NEW YORK -- Based on results from Wells Fargo’s second quarter “Tobacco Talk” retailer and wholesaler survey, tobacco analyst Bonnie Herzog suggested “the overall tobacco environment remains healthy.” Responses—representing approximately 30,000 U.S. convenience stores—suggested key winners in Newport, Marlboro, Natural American Spirit and Copenhagen in smokeless. Key losers included ITG Brands and Skoal, with Pall Mall on what Herzog described as “the negative watch list.”
“We remain bullish on the U.S. tobacco sector and believe the risk/reward is favorable ahead of both Reynold’s and Altria’s Q2 results based on consistently positive feedback on their top brands from our retailer contacts,” Herzog wrote in a research note.
Here's what retailers had to say about the Big Three, electronic cigarettes and regulations in 2016 ...
Reynolds is the biggest winner in shelf-space allocations; ITG loses ground.
“There was no gain or loss by Reynolds or Marlboro in shelf space. The manager optional space remained the same. There is just more pressure for space in the manager optional space.”
“Reynolds drew a line in the sand requiring a minimum 6 square feet to have a contract. Did not like this as their share does not reflect that space. It remains to be seen if Newport can change that.”
Retailer sentiment regarding ITG’s recently announced layoffs ranges from mildly optimistic to very negative.
“Since this is in manufacturing, it should have little impact on retail; however, should start to improve profitability and could positively impact promotional offers.”
“The trends at ITG are bad and will get worse. ITG needs to right size their organization now, and again early next year to reflect what will be an ongoing march to oblivion.”
Retailers anticipate negative impact from stricter minimum-age laws
“If the legislation occurs in the future, we expect a 15% minimum decrease in units.”
“Very minor effect in Massachusetts where almost half of the state has gone to 21. But as the total state goes, we expect more effect as customers will go to border states to purchase tobacco products and other convenience-store items.”
“Without legislation on attempt to purchase as a minor or minor in possession, kids will continue to seek the noncompliant retailer and steal cigarettes from mom's purse. It harms legitimate retailers.”
Overarching sentiment on the e-cig category remains largely negative, with the exception of major players.
“Way down. It was a fad and has run its course.”
“Stuck with a lot of dead inventory—very leery of continuing to carry product.”
“Fair—we are seeing consolidation. We are doing well with Vuse, Mark Ten XL, Logic and Blu.”
“Currently it is on the upswing with the new products from Logic, MarkTen, etc.”
FDA’s final deeming e-cig regs have stoked strong caution among retailers.
“Unsure. We are taking cautious approach to the category.”
“Will give the business to the major tobacco companies and knock out everyone else. (Just as planned).”
“It may be the best thing for us.
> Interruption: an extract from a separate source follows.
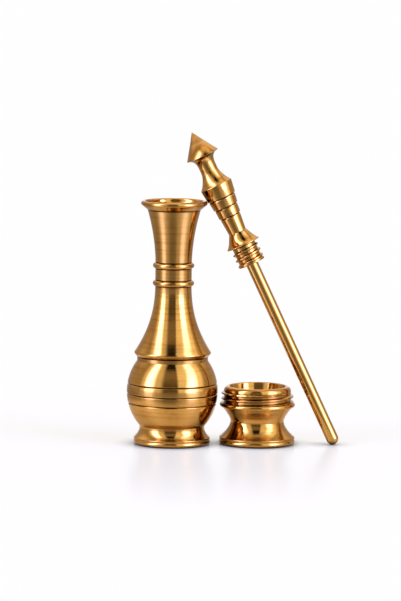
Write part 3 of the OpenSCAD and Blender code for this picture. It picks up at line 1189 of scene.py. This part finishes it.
@dataclass
class Studio:
    """Light and camera, and the floor."""

    LEAN_TOP: ClassVar[float] = 45
    camera_at: tuple[float, float, float] = (10.9, -1709.3, 249.6)
    pitch: float = 6.4
    roll: float = 0.67
    focal_pixels: float = 4300
    long_side: float = 601
    sensor: float = 36
    windows: tuple[Window, ...] = (
        Window(-74, -51.5, 7, 8, 58, 7, 4.0, (1.0, 1.06, 2.5), fade=0.15),
        Window(-88, -27, 7, 7, 68, 8, 0.62, (1.0, 1.0, 1.1)),
        Window(37, 64, 7, 9, 60, 8, 4.2, (1.0, 1.06, 2.7), west_lean=13, east_lean=13, fade=0.5),
        Window(15.5, 84, 2.5, 9, 68, 8, 0.92, (1.0, 1.0, 1.1), east_lean=18),
    )
    side_light: float = 0.44
    front_dark: float = 0.13
    front_lift: float = 0.14
    bounce_loss: float = 0.46
    over_light: float = 0.75
    back_light: float = 0.65
    side_tint: Colour = (1.0, 0.84, 0.76)
    # Where each of the lights above comes in, in degrees
    lift_span: Span = (15, 32)
    gap_top: Mark = Mark(45, 54, 0.95)
    side_span: Span = (20, 60)
    over_span: Span = (66, 80)
    back_rise: Span = (15, 45)
    backdrop_side: Span = (158, 172)
    backdrop_top: Span = (12, 40)
    # The share of a direction that points backwards, and the number of shiny bounces
    back_span: Span = (0.1, 0.6)
    bounce_span: Span = (1.2, 1.8)

    def build(self) -> None:
        """Sets up the whole studio."""
        self.colours()
        self.camera()
        self.world()
        Floor().build()

    @staticmethod
    def colours() -> None:
        """Shows colours as they are written."""
        bpy.context.scene.view_settings.view_transform = "Standard"

    def camera(self) -> None:
        """Makes the camera at the photograph's angle."""
        data = bpy.data.cameras.new("camera")
        data.sensor_width = self.sensor
        data.lens = self.focal_pixels * self.sensor / self.long_side
        data.clip_start, data.clip_end = 0.05, 50
        camera = bpy.data.objects.new("camera", data)
        bpy.context.scene.collection.objects.link(camera)
        camera.location = Vector(self.camera_at) * MM
        turn = Euler((math.radians(90 - self.pitch), 0, 0)).to_matrix()
        camera.rotation_euler = (turn @ Matrix.Rotation(math.radians(self.roll), 3, "Z")).to_euler()
        bpy.context.scene.camera = camera

    def world(self) -> None:
        """Makes the light: two softboxes with dim surrounds, a dark gap in front and a white backdrop.

        Light that reaches brass by way of other brass is dimmed.
        """
        world = bpy.data.worlds.new("studio")
        bpy.context.scene.world = world
        g = Graph(world)
        x, y, z = g.split(g.node("TexCoord", {}, {}, "Generated"))
        azimuth = x.math("ARCTAN2", x, 0 - y) * (180 / math.pi)
        height = z.math("ARCSINE", z) * (180 / math.pi)
        aside = azimuth.math("ABSOLUTE", azimuth)
        front = self.front_dark + height.ramp(*self.lift_span) * self.front_lift
        front = front * (1 - self.gap_top.over(height))
        side = aside.ramp(*self.side_span)
        dim = front * (1 - side) + side * self.side_light
        dim = dim + height.ramp(*self.over_span) * self.over_light
        dim = dim + y.ramp(*self.back_span) * height.ramp(*self.back_rise) * self.back_light
        studio = g.scaled(self.side_tint, dim)
        for window in self.windows:
            light = g.scaled(window.tint, self._window(azimuth, height, window))
            studio = g.mix(1.0, studio, light, "ADD")
        camera, glossy = g.rays()
        clear = camera.sibling("Is Transmission Ray")
        behind = aside.ramp(*self.backdrop_side) * (1 - height.ramp(*self.backdrop_top))
        seen = camera.math("MAXIMUM", camera, (glossy + clear) * behind)
        again = camera.sibling("Glossy Depth").ramp(*self.bounce_span)
        studio = g.scaled(studio, 1 - self.bounce_loss * again)
        colour = g.mix(seen, studio, (1, 1, 1))
        shader = g.node("Background", {}, {"Color": colour, "Strength": 1.0})
        g.node("OutputWorld", {}, {"Surface": shader})

    @classmethod
    def _window(cls, azimuth: Signal, height: Signal, window: Window) -> Signal:
        """Light of one softbox.

        Args:
            azimuth: Direction round the object, in degrees.
            height: Direction above the floor, in degrees.
            window: The softbox.

        Returns:
            Its light in that direction.
        """
        lift = height.math("MINIMUM", height.math("MAXIMUM", height / cls.LEAN_TOP, 0.0), 1.0)
        from_west, from_east = azimuth - lift * window.west_lean, azimuth - lift * window.east_lean
        west = from_west.ramp(window.west - window.soft_west, window.west + window.soft_west)
        east = from_east.ramp(window.east - window.soft_east, window.east + window.soft_east)
        top = height.ramp(window.top - window.soft_top, window.top + window.soft_top)
        return west * (1 - east) * (1 - top) * (1 - lift * window.fade) * window.strength


def main() -> None:
    """Builds the container around the frame, then the studio."""
    logging.basicConfig(level=logging.INFO, format="%(message)s")
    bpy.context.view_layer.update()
    fit = Fit()
    brass = TurnedBrass()
    drawn = TurnedBrass(roughness=0.06, fine_depth=0.0003, coarse_depth=0.0005, anisotropy=0.0, wear=0.3)
    Bottle(fit, brass).build()
    Stopper(fit, brass, drawn).build()
    Pot(brass).build()
    Studio().build()
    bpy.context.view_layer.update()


if __name__ == "__main__":
    main()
Might drop a lot of underperforming SKUs and may close some of the vape shops.”
Fifty-six percent of retailers are optimistic about reduced-risk products (vs. 43% in Q1).
“Nothing earthshaking but potential is there.”
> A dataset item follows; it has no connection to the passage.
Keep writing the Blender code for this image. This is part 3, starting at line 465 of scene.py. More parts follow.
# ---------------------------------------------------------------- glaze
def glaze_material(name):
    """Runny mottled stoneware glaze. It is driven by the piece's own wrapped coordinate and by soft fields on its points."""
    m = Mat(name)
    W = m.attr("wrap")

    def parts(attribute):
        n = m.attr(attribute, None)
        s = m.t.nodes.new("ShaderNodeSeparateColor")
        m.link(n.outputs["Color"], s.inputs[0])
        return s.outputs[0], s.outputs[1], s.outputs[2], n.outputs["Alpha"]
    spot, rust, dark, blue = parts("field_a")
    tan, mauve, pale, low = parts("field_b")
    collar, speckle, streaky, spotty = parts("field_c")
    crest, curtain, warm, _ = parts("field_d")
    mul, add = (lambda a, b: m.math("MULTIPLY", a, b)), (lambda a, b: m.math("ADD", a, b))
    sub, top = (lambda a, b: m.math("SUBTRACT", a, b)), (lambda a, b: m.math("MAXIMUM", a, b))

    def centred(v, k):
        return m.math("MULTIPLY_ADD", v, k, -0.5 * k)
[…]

“My understanding of iQOS is that it may be years [before] it hits the U.S. I do believe it may be the wave of the future. VUSE is by far the technology leader in e-cigs and currently has the Midas touch.”
“We remain optimistic. Manufacturers will need to find new ways to educate ... about new offerings. This is such a critical part of the business during rollout. It is difficult for retailers to provide the education considering our speed of service.”